On a sunny spring Sunday afternoon in Augusta, when The Masters cauldron was bubbling over the edge early on the back nine, a new world order came spilling out of the pot.

That’s not news, but this is: Four players were tied for the lead and they came to Augusta from four different continents – Charl Schwartzel (Africa), Adam Scott (Australia), Angel Cabrera (South America) and K.J. Choi (Asia).

Tiger Woods, who represented the U.S. on the leaderboard, would briefly join the leaders but fell well short when he inexplicably couldn’t manage his way around Amen Corner. And Europe’s best hope, Rory McIlroy, watched a four-shot lead blow up in his face at the beginning of the back nine, a place where his dreams agonizingly went to die.

And how must young McIlroy have felt to have been on a private jet with Schwartzel and even have his photo taken – and Tweeted – with The Masters winner wearing his green jacket. Certainly, he said to himself, “That should have been my size.”

That said, half the current major championship holders are European. But the other half are South African, neither of whom is named Els or Goosen. And to the real point: none are American.

For the first time that almost anyone can remember, no U.S. player holds a major championship. And if a new world order dominates golf, the new American order appears to be in peril, flotsam and jetsam in an unruly sea of change between the aging of the old stars and the greening of the new ones.

There are only 10 Americans in the top 36 of the Official World Golf Ranking and only three – Woods, Phil Mickelson and Jim Furyk– have won a major. Of the last 13 majors, only four have been won by Americans and two of them were won by Lucas Glover and Stewart Cink, one-and-dones by any stretch of the imagination.

Whether Woods is on the way farther up or farther down is a matter of conjecture, depending on whom you talk to.
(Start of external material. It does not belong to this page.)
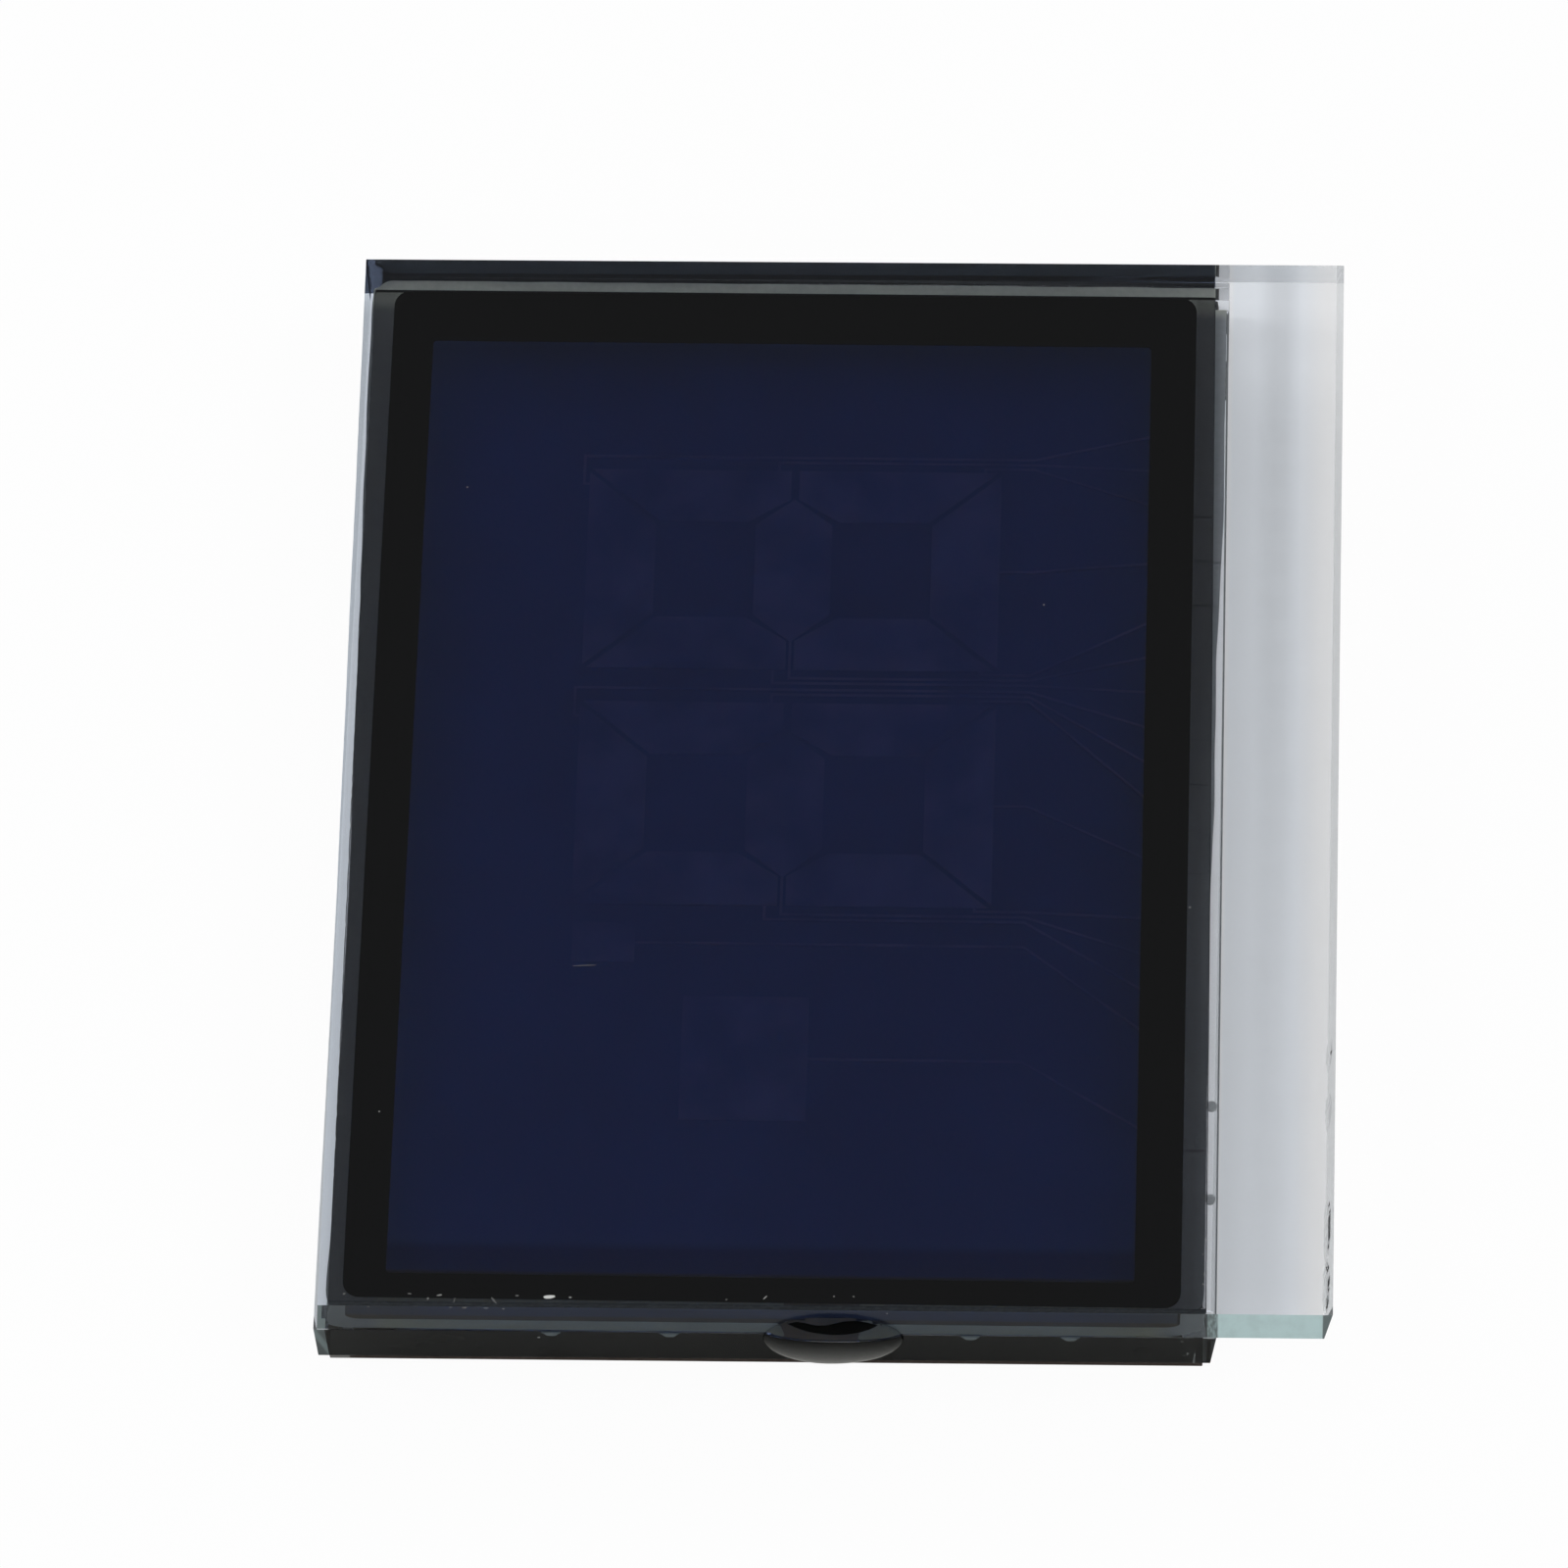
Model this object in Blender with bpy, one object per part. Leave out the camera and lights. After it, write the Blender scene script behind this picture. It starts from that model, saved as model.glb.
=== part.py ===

Mickelson is 40 and no one else knows how difficult it is for him to play with psoriatic arthritis and the treatment regimen that is supposed to hold it at bay.

Steve Stricker, No. 8 in the ranking, is 44 and has never won a major, especially because major venues are so long and Stricker certainly isn’t getting any longer. Medium hitters can reach the par 5s in two at the John Deere Classic but not at the U.S. Open. Hitting wedges for third shots into par 5s can only go so far in the modern game.

Jim Furyk, No. 13, won three times on the PGA Tour in 2010, but hasn’t threatened in a major championship since he had a real chance to win the U.S. Open at Oakmont in 2007, finishing tied for second with Woods behind Angel Cabrera.

Then, there are the younger players, none of whom are real stars, even though Americans are so hungry for the next wave of players to be great, none of them actually are. Greatness in today’s game means major championships and no Americans seem capable at the moment.

Dustin Johnson is No. 12 but his two chances to win a major thus far were lost in the rough at Pebble Beach during last year’s U.S. Open and disintegrated in the dust of a two-stroke penalty on the 72nd hole at the PGA Championship. While great things are predicted for Johnson, he has gone strangely silent of late. The Masters should have been the perfect venue for such a bomber but he finished well down the list.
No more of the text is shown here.